Areíto Yagua Ko is a project of my own and curated by Yina Jimenez Suriel.

 

 When the call for the Ghetto Bienale arose, I was in Guadalupe enjoying a creation residence at the Acte Memorial Museum in Point a Pitre, a residence I won in the prestigious Eduardo León Jimenes art competition. I worked the project online with the help of my partner Sandro Ausina, who helps me with the production and keeps my agenda. When I received the news that I had been selected I was participating in the Tiltin Axis 5 where I coincided with Yina Jimenez, who had been my curator in the León Jimenes Center contest, and I proposed the curatorship of this performance.

 

Although this project was born from something very personal, from my Haitian experience from cultural heritage, I also understand that a project like Areíto conceptually speaks of sharing ideas, visions, I wanted it to be a piece of dialogue, so I integrated Yina's curatorial work. She contributed knowledge of architecture and philosophy and we both united an interest and a need, to get closer to our next cultures and to know Port-au-Prince.
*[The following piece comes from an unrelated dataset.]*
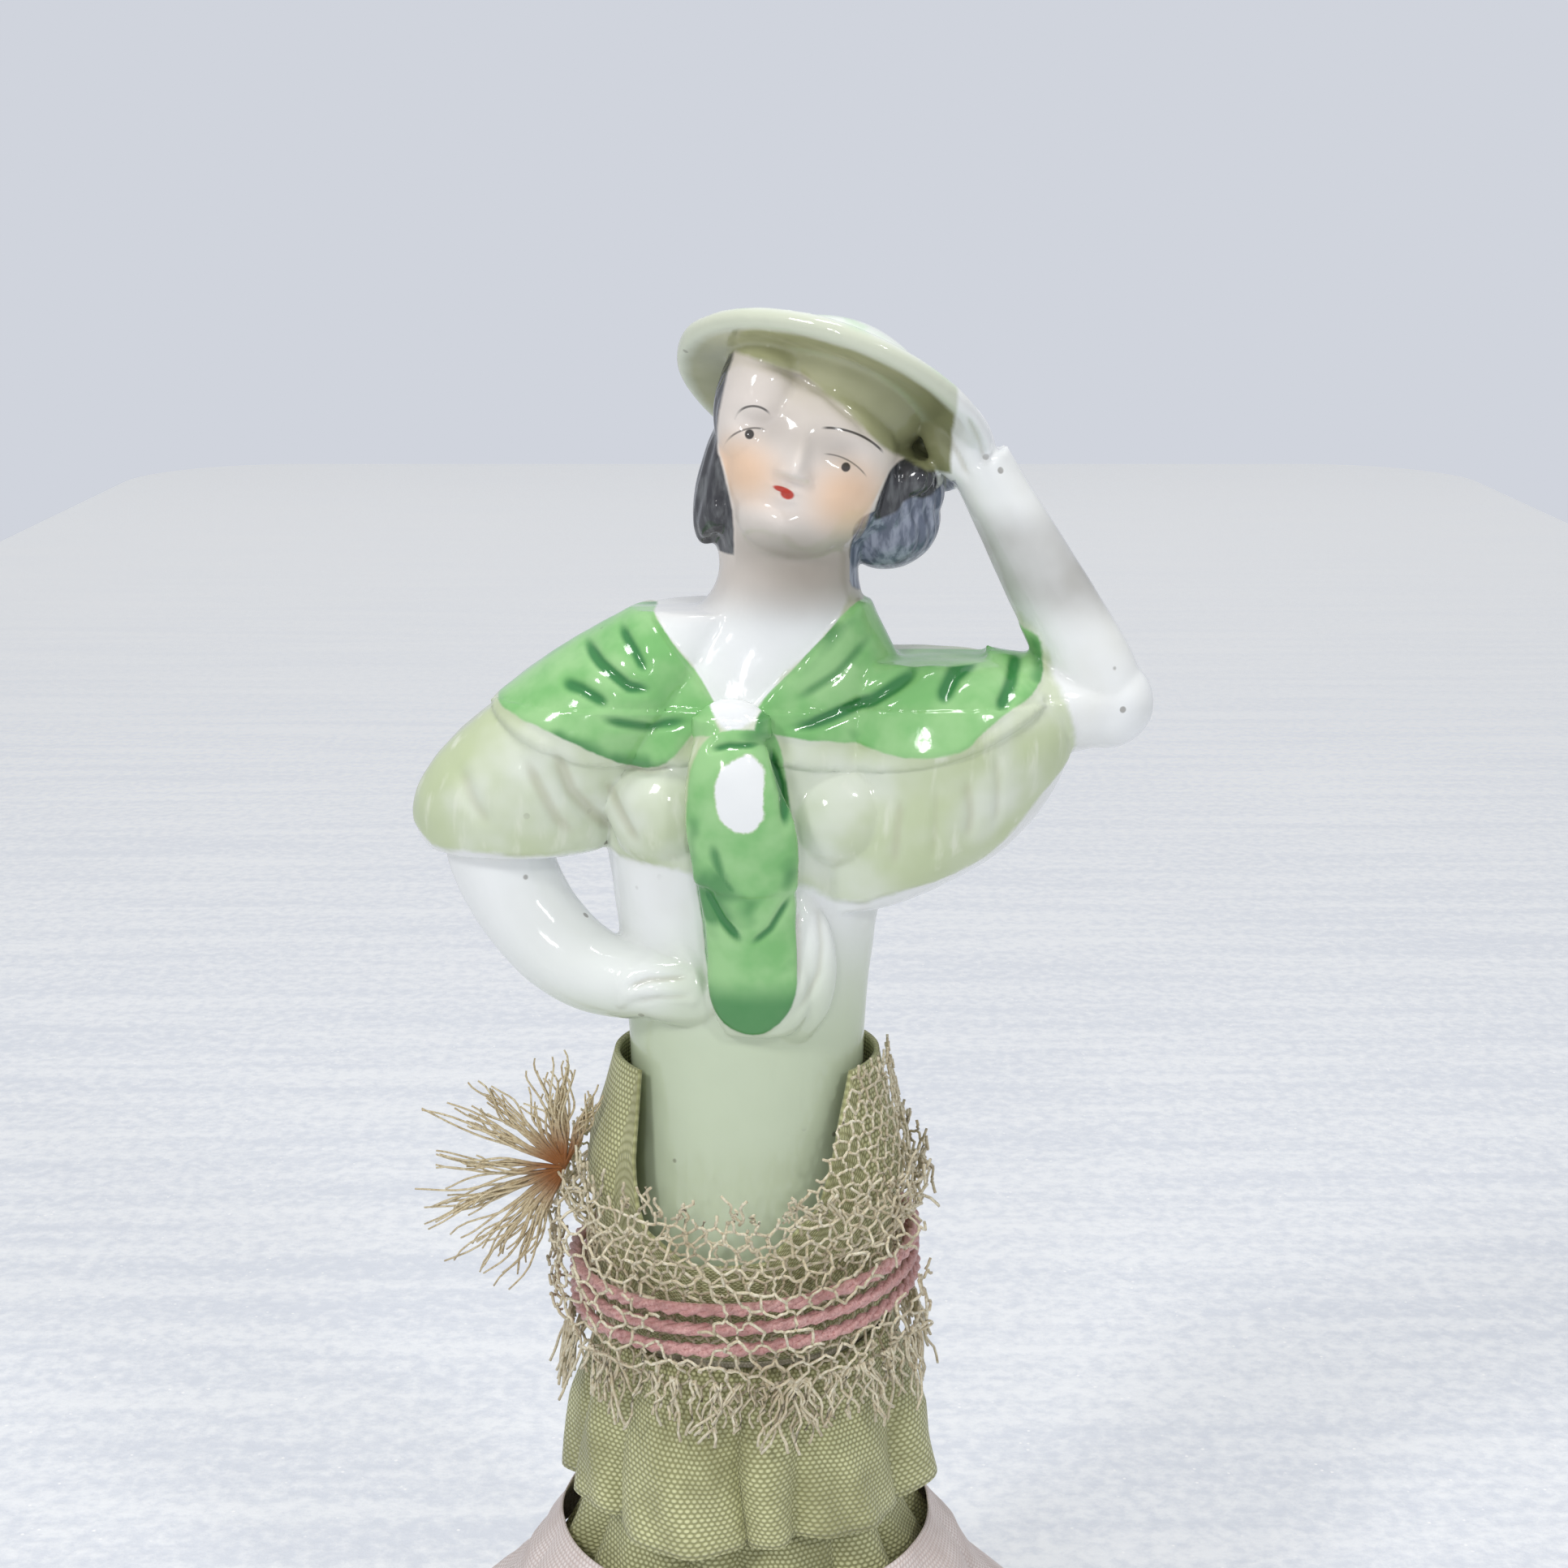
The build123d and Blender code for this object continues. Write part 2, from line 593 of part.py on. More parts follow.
# ---- Ribbon tiers and gauze ---------------------------------------------------------------
# Each tier is drawn in under the one above and hangs over the one below
tier_levels = {
    "ribbon_tier_1": (
        11,
        0.4,
        [
            (neck_height - 0.1, under_gap, gathered_fold),
            (tier_1_shoulder, tier_shoulder_gap, tier_fold / 2),
            (52.2, over_gap, tier_fold),
            (45.0, over_gap + 0.9, tier_fold + 0.2),
        ],
    ),
    "ribbon_tier_2": (
        12,
        2.1,
        [
            (52.0, under_gap, gathered_fold),
            (45.5, under_gap, gathered_fold),
            (42.0, under_gap + 0.6, 1.3),
            (38.0, over_gap, 1.8),
            (35.5, over_gap + 0.3, tier_fold),
        ],
    ),
    "ribbon_tier_3": (
        16,
        3.3,
        [
            (37.6, under_gap, gathered_fold),
            (34.8, under_gap + 0.1, gathered_fold),
            (30.0, under_gap + 0.4, 1.2),
            (24.0, under_gap + 0.6, 1.4),
            (21.4, over_gap + 0.2, 1.6),
            (17.0, over_gap + 0.5, 1.8),
        ],
    ),
    "ribbon_tier_4": (
        20,
        5.0,
        [
            (20.6, under_gap, gathered_fold),
            (17.2, under_gap + 0.1, gathered_fold),
            (14.0, under_gap + 0.5, 1.2),
            (9.0, under_gap + 0.9, tier_fold),
            (2.0, under_gap + 2.0, tier_fold + 1),
        ],
    ),
}
for name, (folds, turn, levels) in tier_levels.items():
    with BuildPart() as tier:
        add(gathered_ring(skirt_stations(levels), folds, ribbon_thickness, turn))
    tier.part.label = name
    export_step(tier.part, f"parts/{name}.step")

gauze_levels = [
    (40.0, 4.9, pinched_fold),
    (35.2, 6.1, 0.6),
    (30.0, 4.6, 1.0),
    (23.0, 4.8, 1.4),
]
with BuildPart() as gauze_underskirt:
    add(gathered_ring(skirt_stations(gauze_levels), 13, gauze_thickness, 1.6))
gauze_underskirt.part.label = "gauze_underskirt"
export_step(gauze_underskirt.part, "parts/gauze_underskirt.step")
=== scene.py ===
import math

import bmesh
import bpy
import numpy as np
from mathutils import Euler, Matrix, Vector


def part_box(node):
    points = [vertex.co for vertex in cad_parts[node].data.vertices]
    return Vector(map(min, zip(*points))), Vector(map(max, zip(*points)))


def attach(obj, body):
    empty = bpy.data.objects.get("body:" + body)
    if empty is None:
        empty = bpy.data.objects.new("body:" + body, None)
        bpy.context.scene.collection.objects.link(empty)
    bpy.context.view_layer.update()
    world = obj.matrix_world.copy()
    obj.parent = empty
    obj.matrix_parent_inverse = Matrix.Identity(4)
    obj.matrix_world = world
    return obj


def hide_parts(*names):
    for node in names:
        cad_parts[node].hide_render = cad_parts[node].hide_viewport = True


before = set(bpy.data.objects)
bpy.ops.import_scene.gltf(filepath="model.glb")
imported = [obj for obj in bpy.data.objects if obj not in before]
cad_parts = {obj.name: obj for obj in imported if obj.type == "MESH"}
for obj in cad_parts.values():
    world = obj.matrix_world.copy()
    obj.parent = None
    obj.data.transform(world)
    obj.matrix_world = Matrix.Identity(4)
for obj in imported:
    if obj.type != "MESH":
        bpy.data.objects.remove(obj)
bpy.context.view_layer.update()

mm = 0.001
scene = bpy.context.scene


def softStep(value, low, high):
    t = np.clip((value - low) / (high - low), 0, 1)
    return t * t * (3 - 2 * t)


def ripple(points, size, seed):
    # smooth wandering noise of about -1 to 1, made of a few crossed waves
    turns = np.random.default_rng(seed)
    total = np.zeros(len(points))
    for _ in range(5):
        direction = turns.normal(size=3)
        direction *= turns.uniform(0.6, 1.5) / np.linalg.norm(direction)
        total += np.sin(points @ direction * (2 * math.pi / size) + turns.uniform(0, 2 * math.pi))
    return total / 3


def polylineDistance(points, line):
    # distance to a bent line in the x-z plane, and how far along it, from 0 to 1
    line = np.array(line, float)
    lengths = np.linalg.norm(np.diff(line, axis=0), axis=1)
    reached = np.concatenate([[0], np.cumsum(lengths)]) / lengths.sum()
    best = np.full(len(points), 1e9)
    along = np.zeros(len(points))
    for index, length in enumerate(lengths):
        start, end = line[index], line[index + 1]
        t = np.clip(((points - start) @ (end - start)) / length**2, 0, 1)
        gap = np.linalg.norm(points - (start + t[:, None] * (end - start)), axis=1)
        nearer = gap < best
        best[nearer] = gap[nearer]
        share = reached[index] + t * (reached[index + 1] - reached[index])
        along[nearer] = share[nearer]
    return best, along


def outlineDistance(points, outline):
    # signed distance to a closed outline in the x-z plane, positive inside
    outline = np.array(outline, float)
    gap, _ = polylineDistance(points, np.vstack([outline, outline[:1]]))
    inside = np.zeros(len(points), bool)
    for (x1, z1), (x2, z2) in zip(outline, np.roll(outline, -1, axis=0)):
        crosses = (z1 > points[:, 1]) != (z2 > points[:, 1])
        reach = x1 + (points[:, 1] - z1) * (x2 - x1) / (z2 - z1 + 1e-12)
        inside ^= crosses & (points[:, 0] < reach)
    return np.where(inside, gap, -gap)


def rounded(corners, rounds=2):
    # cuts the corners of a closed outline, so that a few points give a soft shape
    line = np.array(corners, float)
    for _ in range(rounds):
        following = np.roll(line, -1, axis=0)
        line = np.stack([0.75 * line + 0.25 * following, 0.25 * line + 0.75 * following], 1)
        line = line.reshape(-1, 2)
    return line


def addPiece(name, mesh, node=None):
    piece = bpy.data.objects.new(name, mesh)
    scene.collection.objects.link(piece)
    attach(piece, "root")
    if node:
        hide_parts(*([node] if isinstance(node, str) else node))
    return piece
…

Since she joined the project, Yina began to contribute her opinions in the development of the piece, linking dialogues and expanding knowledge. One of the most important tasks for the execution of the piece was to find that space where the action was going to take place and the installation after the action. Yina did her work, it was five days before my arrival in Port-au-Prince for the Ghetto Biennale and found me that space. I am satisfied with the curatorial work, I think it is important for the fluidity of the pieces.

For a few years I knew about the Ghetto Biennale from the comments on the networks and I knew that other Dominican artists had participated: Engel Leonardo and Ismael Ogando, colleagues that I value and respect their work. I was informed, I read articles about the Ghetto Biennale and I liked the concept of the biennial that was being spun in Ayiti. I waited for Ayiti's inspiration to flourish in me, I looked for my origins, my mixes, my Haitian side.
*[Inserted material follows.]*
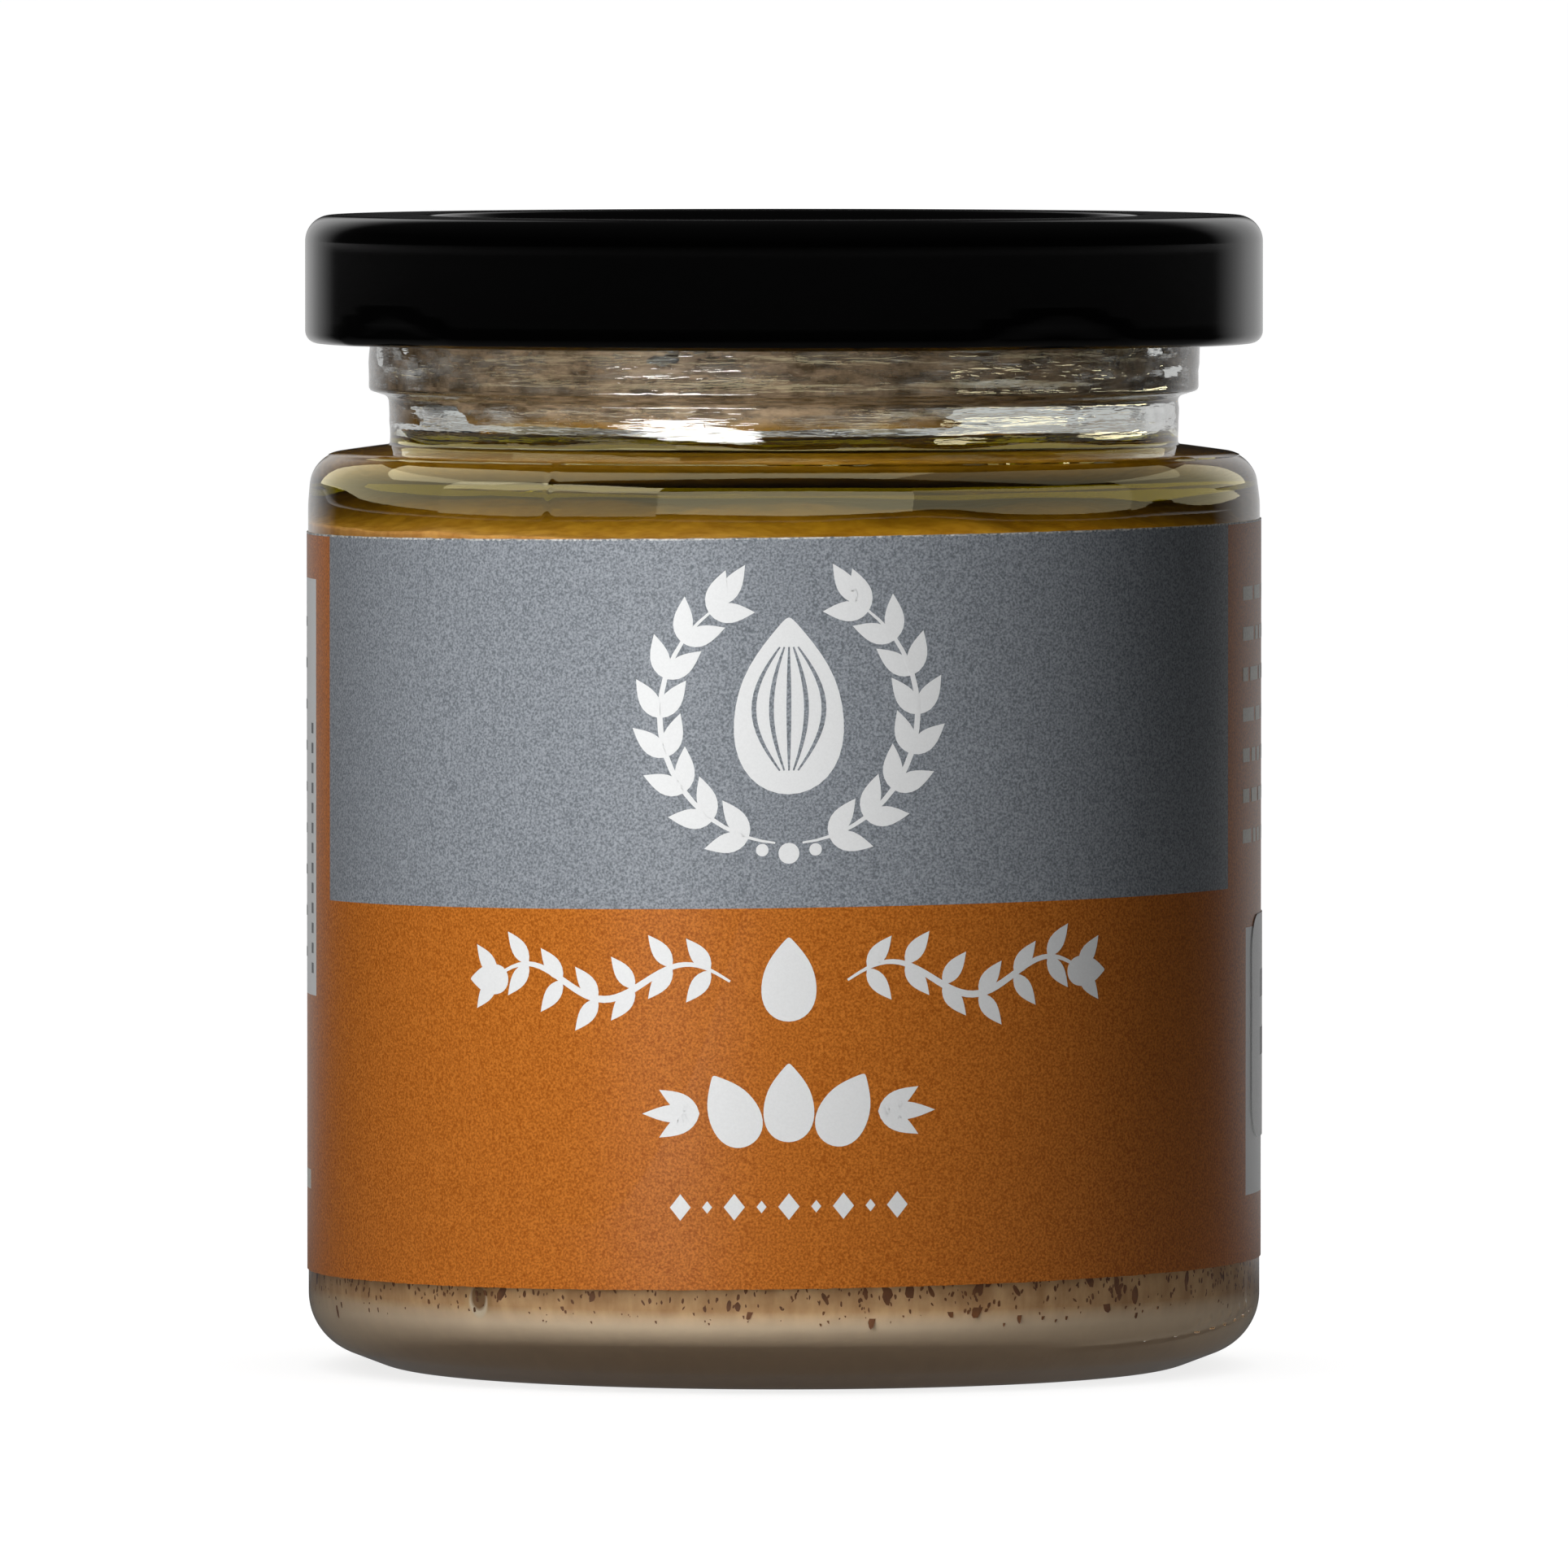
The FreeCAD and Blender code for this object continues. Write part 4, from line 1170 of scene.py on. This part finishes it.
def lighting_lamps():
    """Lamps that light the jar and table and show in no reflection. The key is close at the front left."""
    pieces = [piece.name for piece in bpy.context.scene.objects if piece.type == "MESH"]
    off_table = [name for name in pieces if name != "table"]
    off_lid = [name for name in off_table if name != "twist_off_lid"]
    contents = ["butter", "oil", "skin_flecks", "neck_smears"]
    for name, azimuth, distance, height, aim, width, tall, energy, lit, through_glass in (
        ("softbox", -25, 0.135, 0.05, 0.05, 0.045, 0.30, 0.247, off_lid, False),
        ("back_softbox", 180, 0.45, 0.12, 0.045, 0.30, 0.40, 1.2, off_table, False),
        ("fill", -8, 0.36, 0.34, 0.045, 0.25, 0.25, 2.1, contents, True),
        ("foot_fill", -14, 0.30, 0.03, 0.003, 0.16, 0.04, 0.13, ["butter", "skin_flecks"], False),
        ("over_table", 0, 0.001, 0.60, 0.0, 0.80, 0.80, 6.0, ["table"], True),
    ):
        lamp = softbox(name, azimuth, distance, height, aim, width, tall, energy)
        lamp.visible_glossy = False
        lamp.visible_transmission = through_glass
        only_on(lamp, lit)


def reflected_lamps():
    """Lamps that only show in the jar's glass: a glint, two ceilings, and walls and strips round it."""
    glint = softbox("glint", -28, 0.135, 0.0415, 0.068, 0.11, 0.027, 0.17)
    glint.data.shape = "ELLIPSE"
    ceilings = [softbox("ceiling", -106, 0.416, 0.45, 0.0, 1.10, 0.67, 6.2),
                softbox("ceiling_right", 104, 0.4645, 0.45, 0.0, 0.60, 0.67, 1.1)]
    for lamp in ceilings:
        lamp.rotation_euler = (0, 0, 0)
    walls = [softbox(name, azimuth, 0.5, height, height, 0.577, tall, energy)
             for name, azimuth, height, tall, energy in (
        ("wall_front", 0, 0.161, 0.128, 0.81),
        ("wall_right", 60, 0.176, 0.157, 0.50),
        ("wall_back_right", 120, 0.240, 0.300, 0.65),
        ("wall_back_left", 240, 0.240, 0.300, 1.00),
        ("wall_left", 300, 0.135, 0.110, 0.42),
        ("wall_left_high", 300, 0.275, 0.170, 1.60),
    )]
    strips = [softbox("strip_%d" % azimuth, azimuth, 0.20, 0.045, 0.068, 0.14, 0.012, 0.06)
              for azimuth in (65, 108)]
    tinted = ceilings + walls + strips
    for lamp in tinted:
        lamp.data.color = linear("#fff4c6")[:3]
    for lamp in [glint] + tinted:
        lamp.visible_diffuse = False
        lamp.visible_transmission = lamp is glint
        only_on(lamp, ["jar_glass"])


def studio_camera():
    """A long lens, level with a shopper's eye for a jar on a shelf: 2.2 degrees down."""
    camera = bpy.data.cameras.new("camera")
    camera.lens = 518.0
    camera.sensor_width = 36.0
    camera.clip_end = 100.0
    holder = bpy.data.objects.new("camera", camera)
    holder.location = (0, -1.640, 0.1058)
    point_at(holder, 0.0423)
    bpy.context.scene.collection.objects.link(holder)
    bpy.context.scene.camera = holder


studio_world()
studio_floor()
lighting_lamps()
reflected_lamps()
studio_camera()
bpy.context.scene.view_settings.view_transform = "Standard"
Haiti is present in the Dominican imagination between a denial and a reality that is constantly evident. I want a transformation in my visions, I want to know Haitian Creole, studying its culture is a need that I have. That is why I sent a project that spoke of communion, announcing parties and reclaiming memory.
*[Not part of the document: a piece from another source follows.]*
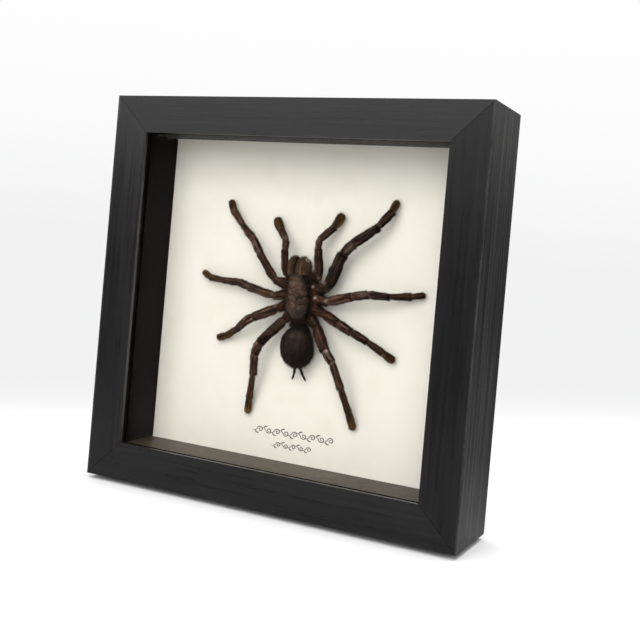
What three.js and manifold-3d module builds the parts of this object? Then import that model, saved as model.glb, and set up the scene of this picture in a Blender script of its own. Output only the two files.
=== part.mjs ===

Areítos to evoke rites in pursuit of environmental balance, mutated into present dances such as those embodied in the posters, taken as a reference from Gaga, a culture that I photographed in the bateyes of San Pedro de Macorix. The Areítos were an expression where the mythologies of the original peoples of the islands were told, they were festivals and tributes of past events, now in our present this Areíto celebrates a moment as disruptive as the Haitian revolution was and is indeed.